For my part, I am opposed to these attacks under the guise of war necessity, and to any unnecessary extension of government red tape, that takes our executives and workers from their important jobs on the production lines. With the crisis in our man power so acute, why drag executives away from their desks in order to appear in courts to testify in suits that can be filed and disposed of after the war? Why the the hands of our production managers with yards of red tape?

That's in the cards, fellow citizens, unless the Associated Press with your help and mine, can beat this suit.

The things I have outlined to you here are but some of our home front responsibilities. My desire is to impress upon you that winning of this war, winning of the peace, and the perpetuation of our cherished way of life demand not only service above self from every citizen, but also call for eternal vigilance. Those always have been and always will be the price of liberty.

The American Legion is very proud of our fighting men.
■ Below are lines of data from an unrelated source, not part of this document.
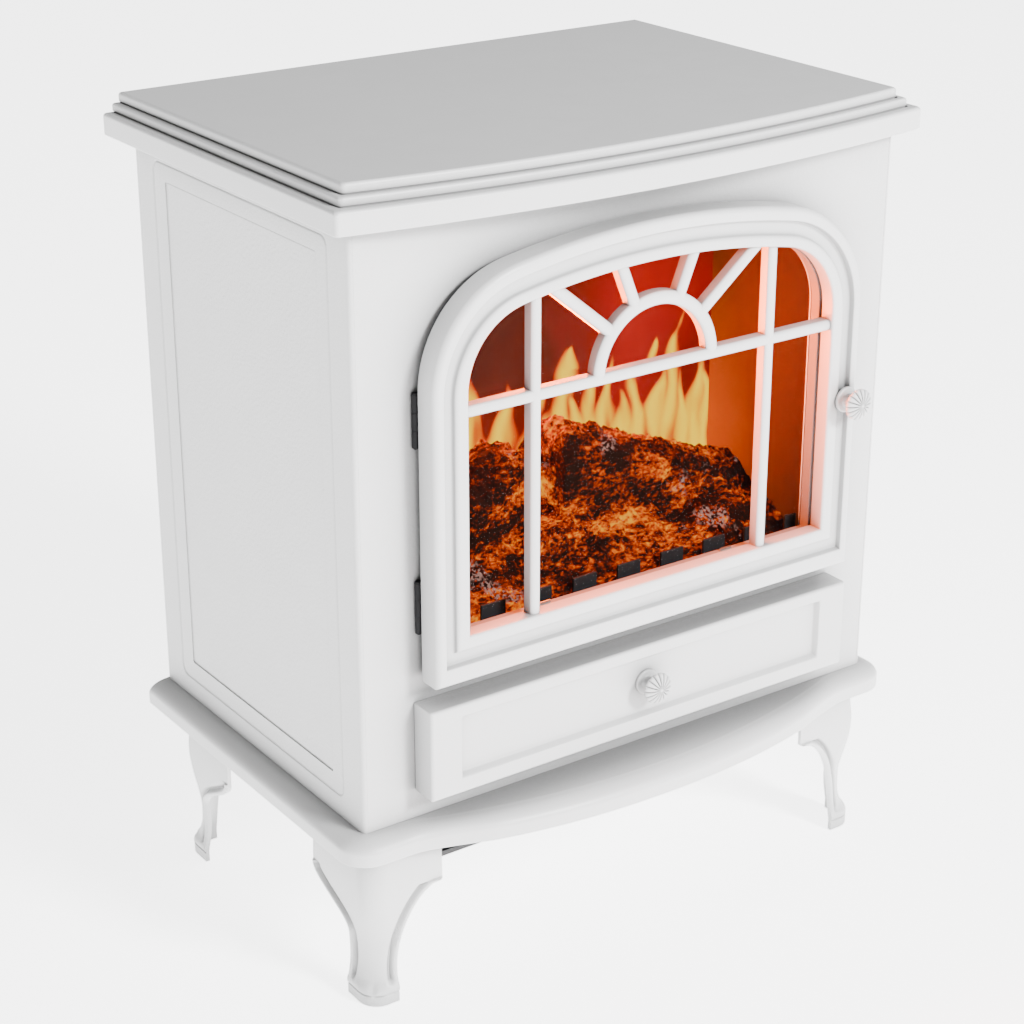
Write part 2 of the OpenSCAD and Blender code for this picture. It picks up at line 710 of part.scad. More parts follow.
module heater_case() difference() {
    union() {
        block([-heater_x, heater_x], heater_y, [base_top, heater_top]);
        block([8 - heater_x, heater_x - 8], [outlet_y[0] + 4, heater_y[0] + 1], [base_top, base_top + 20]);
    }
    block([1.5 - heater_x, heater_x - 1.5], [heater_y[0] + 1.5, heater_y[1] + 1],
          [base_top + 1.5, heater_top - 1.5]);
    block([9.5 - heater_x, heater_x - 9.5], [outlet_y[0] + 5.5, heater_y[0] + 3],
          [base_top + 1.5, base_top + 18.5]);
    block([9.5 - heater_x, heater_x - 9.5], [outlet_y[0] + 5.5, outlet_y[1] - 4],
          [base_top - 1, base_top + 4]);
    rod_x(heater_x - 3, heater_x + 1, blower_y, blower_z, 5);
}

// A ceramic frame with rows of resistance wire
module heating_element() color("peru") {
    y = [-42, -34];
    difference() {
        block([1.5 - heater_x, heater_x - 1.5], y, [base_top + 22, heater_top - 1.5]);
        block([12 - heater_x, heater_x - 12], [y[0] - 1, y[1] + 1], [base_top + 30, heater_top - 10]);
    }
    for (z = [base_top + 35:9:heater_top - 20])
        rod_x(11 - heater_x, heater_x - 11, (y[0] + y[1])/2, z, 1.5);
}

// The drum of the cross-flow fan with its blades and shaft
module blower_wheel() color("dimgray") {
    for (x = [-blower_x, 0, blower_x - 2])
        rod_x(x, x + 2, blower_y, blower_z, blower_r);
    for (a = [0:20:359]) translate([0, blower_y, blower_z]) rotate([a, 0, 0])
        block([0.5 - blower_x, blower_x - 0.5], [-0.6, 0.6], [blower_r - 8, blower_r - 1]);
    rod_x(3 - heater_x, heater_x + 14, blower_y, blower_z, shaft_r);
}

module blower_motor() color("dimgray") difference() {
    union() {
        rod_x(heater_x, heater_x + 26, blower_y, blower_z, 26);
        block([heater_x + 4, heater_x + 22], [blower_y - 18, blower_y + 18], [base_top, blower_z - 20]);
    }
    rod_x(heater_x - 1, heater_x + 16, blower_y, blower_z, shaft_r + run_gap);
}

// The black louvred box that sends the warm air out under the base
module outlet_grille() color("black") difference() {
    block([-outlet_x, outlet_x], outlet_y, [outlet_bottom, base_top - skin]);
    block([2 - outlet_x, outlet_x - 2], [outlet_y[0] + 2, outlet_y[1] - 2], [outlet_bottom + 2, base_top]);
    for (x = [-150:20:150], z = [outlet_bottom + 4, outlet_bottom + 13])
        block([x - 8, x + 8], [outlet_y[0] - 1, outlet_y[0] + 3], [z, z + 5]);
}

module thermal_cutout() color("ivory") rod_z(-60, -10, heater_top, heater_top + 9, 9);

module terminal_block() color("whitesmoke") difference() {
    block([-205, -150], [110, 128], [base_top, base_top + 20]);
    for (x = [-196, -178, -160]) rod_z(x, 119, base_top + 12, base_top + 21, 3);
}

module cord_gland() color("black") difference() {
    union() {
        rod_y(gland_x, body_back, body_back + 3, gland_z, 11);
        rod_y(gland_x, body_back - 9, body_back, gland_z, 8);
    }
    rod_y(gland_x, body_back - 10, body_back + 4, gland_z, cord_r);
}

// ---------- what is drawn ----------

top_panel();
left_side_panel();
right_side_panel();
front_panel();
back_panel();
base_plate();
leg_front_left();
leg_front_right();
leg_back_left();
leg_back_right();
leg_screws();
casing_screws();
door_frame();
fanlight_bars();
door_glass();
glass_retainer();
glass_clips();
glass_clip_screws();
door_knob();
door_knob_screw();
upper_hinge_body_leaf();
upper_hinge_door_leaf();
upper_hinge_pin();
lower_hinge_body_leaf();
lower_hinge_door_leaf();
lower_hinge_pin();
hinge_body_screws();
hinge_door_screws();
door_magnet();
door_strike_plate();
control_cover();
cover_knob();
cover_knob_screw();
cover_hinge_brackets();
cover_magnet();
cover_strike_plate();
control_panel();
switch_housings();
flame_rocker();
low_heat_rocker();
high_heat_rocker();
thermostat_body();
thermostat_dial();
firebox_liner();
log_bed();
ember_rail();
flame_screen();
light_box();
spindle_motor();
flame_spindle();
spindle_bearing();
led_board();
heater_housing();
heating_element();
blower_wheel();
blower_motor();
outlet_grille();
thermal_cutout();
terminal_block();
cord_gland();
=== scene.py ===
"""A free-standing electric fireplace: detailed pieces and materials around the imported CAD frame.

The stove faces -Y and stands on Z = 0. Sizes in this script are in millimetres until a mesh is made.
"""

import json
import math

import bmesh
import bpy
import numpy as np
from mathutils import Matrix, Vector, noise


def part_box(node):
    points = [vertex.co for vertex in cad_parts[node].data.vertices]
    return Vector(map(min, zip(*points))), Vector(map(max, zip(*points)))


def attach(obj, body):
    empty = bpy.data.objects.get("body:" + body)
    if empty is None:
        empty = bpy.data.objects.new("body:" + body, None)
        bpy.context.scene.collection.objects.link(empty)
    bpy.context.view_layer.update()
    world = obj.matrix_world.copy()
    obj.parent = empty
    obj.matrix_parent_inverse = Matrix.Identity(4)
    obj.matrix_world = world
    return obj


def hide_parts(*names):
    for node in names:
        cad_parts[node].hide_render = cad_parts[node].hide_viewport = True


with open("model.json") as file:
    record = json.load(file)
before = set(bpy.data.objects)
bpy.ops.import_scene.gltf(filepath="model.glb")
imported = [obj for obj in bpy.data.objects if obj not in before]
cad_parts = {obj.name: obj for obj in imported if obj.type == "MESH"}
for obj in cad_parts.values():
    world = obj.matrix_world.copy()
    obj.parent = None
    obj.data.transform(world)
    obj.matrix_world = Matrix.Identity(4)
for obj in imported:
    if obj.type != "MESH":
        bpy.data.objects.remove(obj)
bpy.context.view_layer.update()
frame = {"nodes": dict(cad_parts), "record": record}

MM = 0.001
SHARP = math.radians(32)
MANY_FACES = 40000  # a mesh with more faces than this keeps its plain smooth shading


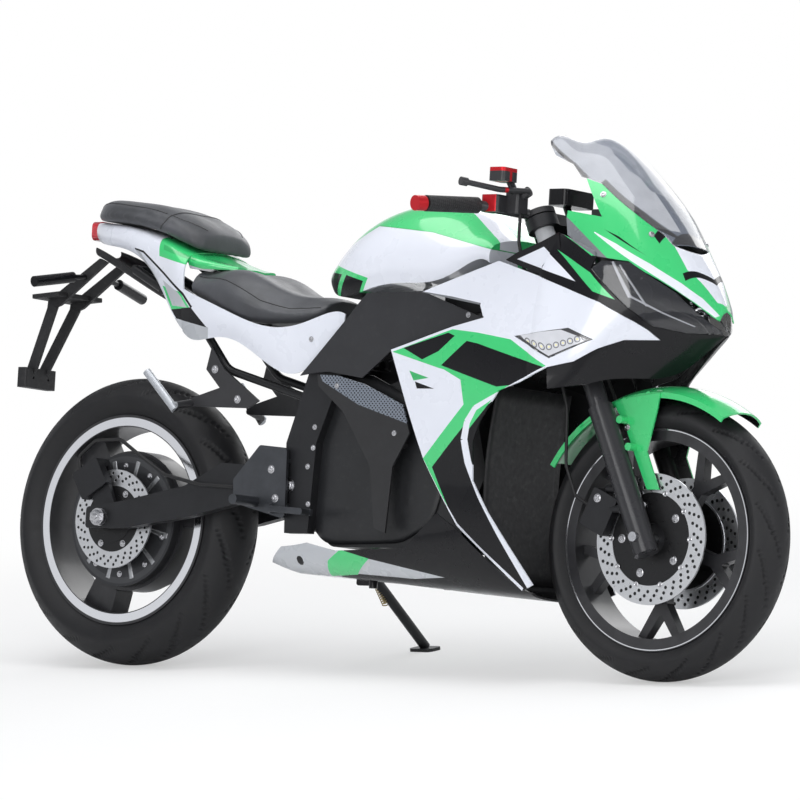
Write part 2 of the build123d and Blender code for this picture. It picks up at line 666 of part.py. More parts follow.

As a demonstration of our admiration and affection for these fighting men, we Legionnaires have acted to secure the amendment of our 1919 Congressional Charter to make honorably discharged veterans of this war eligible for membership. Since October 29, 1942, when the President signed the bill amending our charter, we are a two-war American Legion. Already hundreds, nay thousands, of honorably discharged veterans of World War II are members of The American Legion.

The American Legion is proud to take the leadership in battling on the home front to preserve the birthright of our fighting men while they are far from home. We want them to be proud to join us when they come back.

To you fathers and mothers and wives of our fighting men, I say, God bless you! You have given your sons to our Country, to the cause of justice and humanity. May God grant them safe return! We of The American Legion know the anguish of your hearts. We humbly join you in a prayer to God Almighty that he crown the efforts of your sons, and your sacrifices, with an early and complete victory that will bring peace and good will to all men, and life everlasting to the ideals of freedom, liberty and justice.